-- START OF Information supplied --

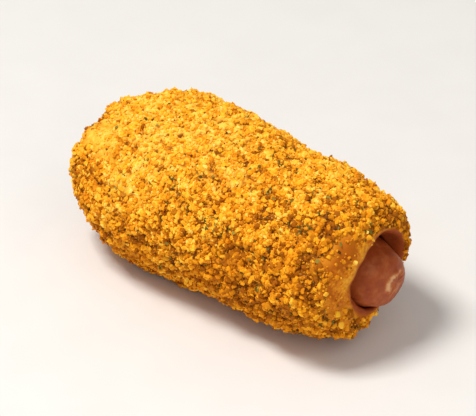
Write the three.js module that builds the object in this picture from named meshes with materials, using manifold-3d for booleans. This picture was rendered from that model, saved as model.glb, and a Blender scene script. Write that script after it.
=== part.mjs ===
// A corn dog without a stick: a sausage in a thick coat of dough, rolled in golden breadcrumbs and fried.
// It lies on its side, and the rounded tips of the sausage look out at both ends.
// Millimetres, +Z up, +X along the sausage. The origin is the bottom centre of the whole.

import * as THREE from "three";
import { mergeVertices } from "three/addons/utils/BufferGeometryUtils.js";
import Module from "manifold-3d";

const wasm = await Module();
wasm.setup();

// The coat, from lip to lip and across its thickest part
const coatLength = 85;
const coatDiameter = 42;
const coatSquash = 0.98; // its height for its width, as it has settled on its side
const coatAxisHeight = 20; // above the surface it rests on, so the underside is pressed flat
const mouthRadius = 9.1; // of the opening that the sausage looks out of
const mouthDepth = 4; // from the lip's crest down to where the dough closes on the sausage
const mouthLift = { near: 2, far: 0.8 }; // the openings stand higher than the sausage

// The sausage, which is a little thinner at its tips
const sausageLength = 91.5;
const sausageDiameter = 22.6;
const tipDiameter = 14.6;
const knotAside = 1.4; // the pinched skin on each tip sits off its middle
const clearance = 0.3; // between the sausage and the coat

// The unevenness of the coat: how high and how wide its swells, its clumps and its crumbs are
const dough = { height: 0.75, width: 11 };
const clumps = { height: 0.6, width: 4.4 };
const crumbs = { height: 1.15, width: 1.6 };

// How finely the surfaces are divided
const coatRings = 70;
const coatSides = 72;
const sausageRings = 26;
const sausageSides = 24;

const halfCoat = coatLength / 2;
const coatRadius = coatDiameter / 2;
const halfSausage = sausageLength / 2;
const degrees = Math.PI / 180;

// The same draw of numbers between 0 and 1 each time, from a seed
function seededDraw(seed) {
  let state = seed;
  return () => {
    state = (state + 0x6d2b79f5) | 0;
    let mixed = Math.imul(state ^ (state >>> 15), 1 | state);
    mixed = (mixed + Math.imul(mixed ^ (mixed >>> 7), 61 | mixed)) ^ mixed;
    return ((mixed ^ (mixed >>> 14)) >>> 0) / 4294967296;
  };
}

// One fixed number between -1 and 1 for each corner of a cubic lattice
function cornerValue(i, j, k) {
  return seededDraw(i * 7919 + j * 104729 + k * 1299709)() * 2 - 1;
}

// A smooth unevenness between about -1 and 1, with lumps about as wide as size
function unevenness(point, size) {
  const scaled = point.clone().divideScalar(size);
  const corner = scaled.clone().floor();
  const share = scaled.sub(corner);
  const ease = (t) => t * t * (3 - 2 * t);
  let sum = 0;
  for (const i of [0, 1]) {
    for (const j of [0, 1]) {
      for (const k of [0, 1]) {
        const weightX = i ? ease(share.x) : 1 - ease(share.x);
        const weightY = j ? ease(share.y) : 1 - ease(share.y);
        const weightZ = k ? ease(share.z) : 1 - ease(share.z);
        sum += weightX * weightY * weightZ * cornerValue(corner.x + i, corner.y + j, corner.z + k);
      }
    }
  }
  return sum;
}

// A closed surface through rings of points, with a pole point before the first ring and after the last
function closedSurface(rings, firstPole, lastPole) {
  const sides = rings[0].length;
  const points = [firstPole, ...rings.flat(), lastPole];
  const last = points.length - 1;
  const triangles = [];
  for (let s = 0; s < sides; s++) {
    const next = (s + 1) % sides;
    triangles.push(0, 1 + next, 1 + s);
    for (let r = 0; r < rings.length - 1; r++) {
      const a = 1 + r * sides + s;
      const b = 1 + r * sides + next;
      // The rings are set off by half a side in turn, so the shorter diagonal alternates.
      if (r % 2) triangles.push(a, b, b + sides, a, b + sides, a + sides);
      else triangles.push(a, b, a + sides, b, b + sides, a + sides);
    }
    triangles.push(last, last - sides + s, last - sides + next);
  }
  return new THREE.BufferGeometry().setFromPoints(points).setIndex(triangles);
}

function solidFrom(geometry) {
  const bare = geometry.clone();
  bare.deleteAttribute("normal");
  bare.deleteAttribute("uv");
  const merged = mergeVertices(bare, 1e-4);
  return new wasm.Manifold(
    new wasm.Mesh({
      numProp: 3,
      vertProperties: merged.attributes.position.array,
      triVerts: new Uint32Array(merged.index.array),
    }),
  );
}

function geometryFrom(solid) {
  const mesh = solid.getMesh();
  return new THREE.BufferGeometry()
    .setAttribute("position", new THREE.BufferAttribute(new Float32Array(mesh.vertProperties), 3))
    .setIndex(new THREE.BufferAttribute(new Uint32Array(mesh.triVerts), 1));
}

// The coat's outline from the far mouth over the body to the near mouth, as distance along and radius.
// It bulges behind the middle, narrows towards the far end and has a full, round near end.
const coatOutline = new THREE.SplineCurve([
  new THREE.Vector2(-halfCoat + mouthDepth, mouthRadius),
  new THREE.Vector2(-halfCoat + 0.6, mouthRadius + 0.4),
  new THREE.Vector2(-halfCoat, mouthRadius + 1.6),
  new THREE.Vector2(-halfCoat + 1.1, mouthRadius + 3.8),
  new THREE.Vector2(-halfCoat + 3.4, 0.74 * coatRadius),
  new THREE.Vector2(-0.8 * halfCoat, 0.85 * coatRadius),
  new THREE.Vector2(-0.58 * halfCoat, coatRadius),
  new THREE.Vector2(-0.2 * halfCoat, 1.01 * coatRadius),
  new THREE.Vector2(0.25 * halfCoat, 0.98 * coatRadius),
  new THREE.Vector2(0.6 * halfCoat, 0.97 * coatRadius),
  new THREE.Vector2(0.8 * halfCoat, 0.92 * coatRadius),
  new THREE.Vector2(halfCoat - 3.2, 0.82 * coatRadius),
  new THREE.Vector2(halfCoat - 1.1, 0.7 * coatRadius),
  new THREE.Vector2(halfCoat, mouthRadius + 2.2),
  new THREE.Vector2(halfCoat - 0.6, mouthRadius + 0.4),
  new THREE.Vector2(halfCoat - mouthDepth, mouthRadius),
]);

// Swells and hollows of the coat. around is 0 on the far side, 90 on top and 180 on the near side.
const swells = [
  { along: -25, around: 75, reach: 13, height: 0.3 },
  { along: -12, around: 35, reach: 12, height: 0.9 },
  { along: 6, around: 30, reach: 9, height: 0.3 },
  { along: -34, around: 125, reach: 7, height: -1.5 },
  { along: -38, around: 100, reach: 9, height: -2.8 },
  { along: -5, around: 150, reach: 12, height: 0.6 },
  { along: 14, around: 85, reach: 8, height: -0.6 },
  { along: 24, around: 115, reach: 9, height: 0.8 },
  { along: 33, around: 180, reach: 7, height: 0.5 },
  { along: 31, around: 240, reach: 11, height: -1.5 },
  { along: 38, around: 310, reach: 10, height: -1.7 },
  { along: 39, around: 280, reach: 9, height: -1.3 },
  { along: 36, around: 42, reach: 7, height: -0.7 },
  { along: 8, around: 210, reach: 9, height: -0.6 },
  { along: -20, around: 330, reach: 10, height: 0.5 },
  { along: 18, around: 345, reach: 9, height: -0.7 },
];

// The line that the sausage follows through the coat: its near tip leans away and down.
function sausageCentre(along) {
  const share = along / halfSausage;
  return new THREE.Vector3(along, 2.2 * share + 0.7 * share * share, -1.8 * share);
}

// Where fewer crumbs have stuck, so that the fried dough is nearly smooth
const bareSpots = [
  { along: 41, around: 140, reach: 6 },
  { along: 42, around: 190, reach: 6 },
  { along: -34, around: 130, reach: 6 },
  { along: -42, around: 10, reach: 7 },
  { along: -42, around: 70, reach: 5 },
];

// How near a place on the coat is to a spot: 1 at its middle, fading over its reach
function nearness(spot, along, angle) {
  const turned = angle - spot.around * degrees;
  const turn = Math.atan2(Math.sin(turned), Math.cos(turned));
  const away = Math.hypot(along - spot.along, turn * coatRadius) / spot.reach;
  return Math.exp(-away * away);
}

function swellAt(along, angle) {
  return swells.reduce((height, swell) => height + swell.height * nearness(swell, along, angle), 0);
}

// How rough the coat is with crumbs: not at all inside the mouths, and a little on the bare spots
function roughnessAt(along, radius, angle) {
  const outsideMouth = THREE.MathUtils.smoothstep(radius, mouthRadius + 0.6, mouthRadius + 3);
  return bareSpots.reduce((rough, spot) => rough * (1 - 0.75 * nearness(spot, along, angle)), outsideMouth);
}

// A point of the coat's skin: outline is 0 at the far mouth and 1 at the near one
function coatPoint(outline, angle) {
  const at = coatOutline.getPointAt(outline);
  const along = at.x;
  const out = new THREE.Vector3(0, Math.cos(angle), Math.sin(angle) * coatSquash);
  const smooth = out.clone().multiplyScalar(at.y).setX(along);
  const rough = roughnessAt(along, at.y, angle);
  const outsideMouth = THREE.MathUtils.smoothstep(at.y, mouthRadius + 0.4, mouthRadius + 3);
  const swollen = outsideMouth * (swellAt(along, angle) + dough.height * unevenness(smooth, dough.width));
  const clumped = rough * clumps.height * unevenness(smooth, clumps.width);
  const crumbed = rough * crumbs.height * unevenness(smooth, crumbs.width);
  const nearEnd = THREE.MathUtils.smoothstep(along, 0.35 * halfCoat, halfCoat);
  const farEnd = THREE.MathUtils.smoothstep(-along, 0.35 * halfCoat, halfCoat);
  // The near mouth is cut askew: its top and near side reach out, and its far underside stays back.
  // At the far mouth the top falls back.
  const askew = Math.cos(angle - 150 * degrees);
  const lean = nearEnd * askew * (askew > 0 ? 2 : 4) + farEnd * 2 * Math.sin(angle);
  const middle = sausageCentre(along);
  const shift = Math.max(nearEnd, farEnd) * (1 - THREE.MathUtils.smoothstep(at.y, mouthRadius, coatRadius));
  const lift = along > 0 ? mouthLift.near : mouthLift.far;
  const point = out.multiplyScalar(at.y + swollen + clumped + crumbed);
  const crumbAlong = 0.3 * rough * crumbs.height * unevenness(smooth.clone().addScalar(40), crumbs.width);
  point.x = along + lean * (at.y / coatRadius) + crumbAlong;
  point.y += shift * middle.y;
  point.z += coatAxisHeight + shift * (middle.z + lift);
  return point;
}

function coatSkin() {
  const rings = [];
  for (let r = 0; r <= coatRings; r++) {
    const ring = [];
    for (let s = 0; s < coatSides; s++) {
      ring.push(coatPoint(r / coatRings, ((s + 0.5 * (r % 2)) / coatSides) * 2 * Math.PI));
    }
    rings.push(ring);
  }
  const pole = (ring) => ring.reduce((sum, p) => sum.add(p), new THREE.Vector3()).divideScalar(ring.length);
  return closedSurface(rings, pole(rings[0]), pole(rings[coatRings]));
}

// The sausage's outline: a slightly barrelled body, domed tips, and a pinched knot of skin on each
function sausageOutline(grow) {
  const body = sausageDiameter / 2 + grow;
  const tip = tipDiameter / 2 + grow;
  const end = halfSausage + grow;
  const half = [
    new THREE.Vector2(0, body),
    new THREE.Vector2(0.45 * end, 0.985 * body),
    new THREE.Vector2(0.78 * end, 0.5 * (body + tip)),
    new THREE.Vector2(end - 4.2, tip),
    new THREE.Vector2(end - 2.3, 0.96 * tip),
    new THREE.Vector2(end - 1.2, 0.82 * tip),
    new THREE.Vector2(end - 0.7, 0.58 * tip),
    new THREE.Vector2(end - 0.9, 0.37 * tip),
    new THREE.Vector2(end - 0.2, 0.25 * tip),
    new THREE.Vector2(end, 0.1 * tip),
  ];
  const mirrored = half.slice(1).reverse().map((p) => new THREE.Vector2(-p.x, p.y));
  return new THREE.SplineCurve([...mirrored, ...half]);
}

function sausageSkin(grow) {
  const outline = sausageOutline(grow);
  const rings = [];
  for (let r = 0; r <= sausageRings; r++) {
    // The rings stand closer together towards the tips.
    const share = 0.5 - 0.5 * Math.cos((r / sausageRings) * Math.PI);
    const at = outline.getPointAt(0.35 * (r / sausageRings) + 0.65 * share);
    const centre = sausageCentre(at.x);
    const onTip = THREE.MathUtils.smoothstep(Math.abs(at.x), halfSausage - 3, halfSausage - 1);
    centre.y += onTip * knotAside * (1 - at.y / (tipDiameter / 2 + grow));
    const ring = [];
    for (let s = 0; s < sausageSides; s++) {
      const angle = (s / sausageSides) * 2 * Math.PI;
      const flats = 1 + 0.012 * Math.cos(5 * angle + 0.03 * at.x) + 0.01 * Math.cos(2 * angle + 1);
      const y = centre.y + at.y * flats * Math.cos(angle);
      const z = centre.z + at.y * flats * Math.sin(angle);
      ring.push(new THREE.Vector3(at.x, y, z + coatAxisHeight));
    }
    rings.push(ring);
  }
  const pole = (along) => sausageCentre(along).add(new THREE.Vector3(0, knotAside, coatAxisHeight));
  const end = halfSausage + grow;
  return closedSurface(rings, pole(-end - 0.1), pole(end + 0.1));
}

// The floor side is cut flat, and the sausage's place is cut out with its clearance.
function coat() {
  const floor = new THREE.BoxGeometry(3 * coatLength, 3 * coatDiameter, coatDiameter);
  floor.translate(0, 0, -coatDiameter / 2);
  const cut = solidFrom(coatSkin()).subtract(solidFrom(sausageSkin(clearance))).subtract(solidFrom(floor));
  const bodies = cut.decompose().sort((a, b) => b.volume() - a.volume());
  return geometryFrom(bodies[0]);
}

function piece(name, geometry, colour, roughness) {
  const looks = { color: colour, roughness, metalness: 0, flatShading: true };
  const mesh = new THREE.Mesh(geometry, new THREE.MeshStandardMaterial(looks));
  mesh.name = name;
  return mesh;
}

const cornDog = new THREE.Group();
cornDog.add(piece("sausage", sausageSkin(0), 0xa2573a, 0.42));
cornDog.add(piece("crumbed_coat", coat(), 0xe2a233, 0.92));

// The bottom centre of the whole goes to the origin.
const reach = new THREE.Box3().setFromObject(cornDog);
const middle = reach.getCenter(new THREE.Vector3());
cornDog.position.set(-middle.x, -middle.y, -reach.min.z);

export default cornDog;
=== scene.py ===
# A corn dog without a stick: a sausage in a fried coat of dough, rolled in golden herbed breadcrumbs.
# It lies on its side on a pale table, in soft studio light from high on its near side.

import math

import bpy
import numpy as np
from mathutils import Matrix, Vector
from mathutils.bvhtree import BVHTree


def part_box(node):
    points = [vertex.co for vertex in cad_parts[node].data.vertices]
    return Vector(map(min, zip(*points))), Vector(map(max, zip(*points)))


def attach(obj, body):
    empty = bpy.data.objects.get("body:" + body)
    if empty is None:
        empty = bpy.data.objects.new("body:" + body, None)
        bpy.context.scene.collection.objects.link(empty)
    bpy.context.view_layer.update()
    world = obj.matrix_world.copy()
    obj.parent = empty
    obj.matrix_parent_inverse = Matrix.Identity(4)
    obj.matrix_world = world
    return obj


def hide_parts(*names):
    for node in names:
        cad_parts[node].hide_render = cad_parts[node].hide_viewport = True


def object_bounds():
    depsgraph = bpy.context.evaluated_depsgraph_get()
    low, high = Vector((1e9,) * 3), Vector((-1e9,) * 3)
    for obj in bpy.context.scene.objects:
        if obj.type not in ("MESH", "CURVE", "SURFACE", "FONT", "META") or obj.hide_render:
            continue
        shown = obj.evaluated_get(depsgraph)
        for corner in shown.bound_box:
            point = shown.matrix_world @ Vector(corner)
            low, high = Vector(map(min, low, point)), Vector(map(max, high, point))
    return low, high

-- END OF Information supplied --

Solely the line containing "const cornDog = new THREE.Group();", the line containing "for corner in", and the lines between them are to be given again, exactly as written.

const cornDog = new THREE.Group();
cornDog.add(piece("sausage", sausageSkin(0), 0xa2573a, 0.42));
cornDog.add(piece("crumbed_coat", coat(), 0xe2a233, 0.92));

// The bottom centre of the whole goes to the origin.
const reach = new THREE.Box3().setFromObject(cornDog);
const middle = reach.getCenter(new THREE.Vector3());
cornDog.position.set(-middle.x, -middle.y, -reach.min.z);

export default cornDog;
=== scene.py ===
# A corn dog without a stick: a sausage in a fried coat of dough, rolled in golden herbed breadcrumbs.
# It lies on its side on a pale table, in soft studio light from high on its near side.

import math

import bpy
import numpy as np
from mathutils import Matrix, Vector
from mathutils.bvhtree import BVHTree


def part_box(node):
    points = [vertex.co for vertex in cad_parts[node].data.vertices]
    return Vector(map(min, zip(*points))), Vector(map(max, zip(*points)))


def attach(obj, body):
    empty = bpy.data.objects.get("body:" + body)
    if empty is None:
        empty = bpy.data.objects.new("body:" + body, None)
        bpy.context.scene.collection.objects.link(empty)
    bpy.context.view_layer.update()
    world = obj.matrix_world.copy()
    obj.parent = empty
    obj.matrix_parent_inverse = Matrix.Identity(4)
    obj.matrix_world = world
    return obj


def hide_parts(*names):
    for node in names:
        cad_parts[node].hide_render = cad_parts[node].hide_viewport = True


def object_bounds():
    depsgraph = bpy.context.evaluated_depsgraph_get()
    low, high = Vector((1e9,) * 3), Vector((-1e9,) * 3)
    for obj in bpy.context.scene.objects:
        if obj.type not in ("MESH", "CURVE", "SURFACE", "FONT", "META") or obj.hide_render:
            continue
        shown = obj.evaluated_get(depsgraph)
        for corner in shown.bound_box:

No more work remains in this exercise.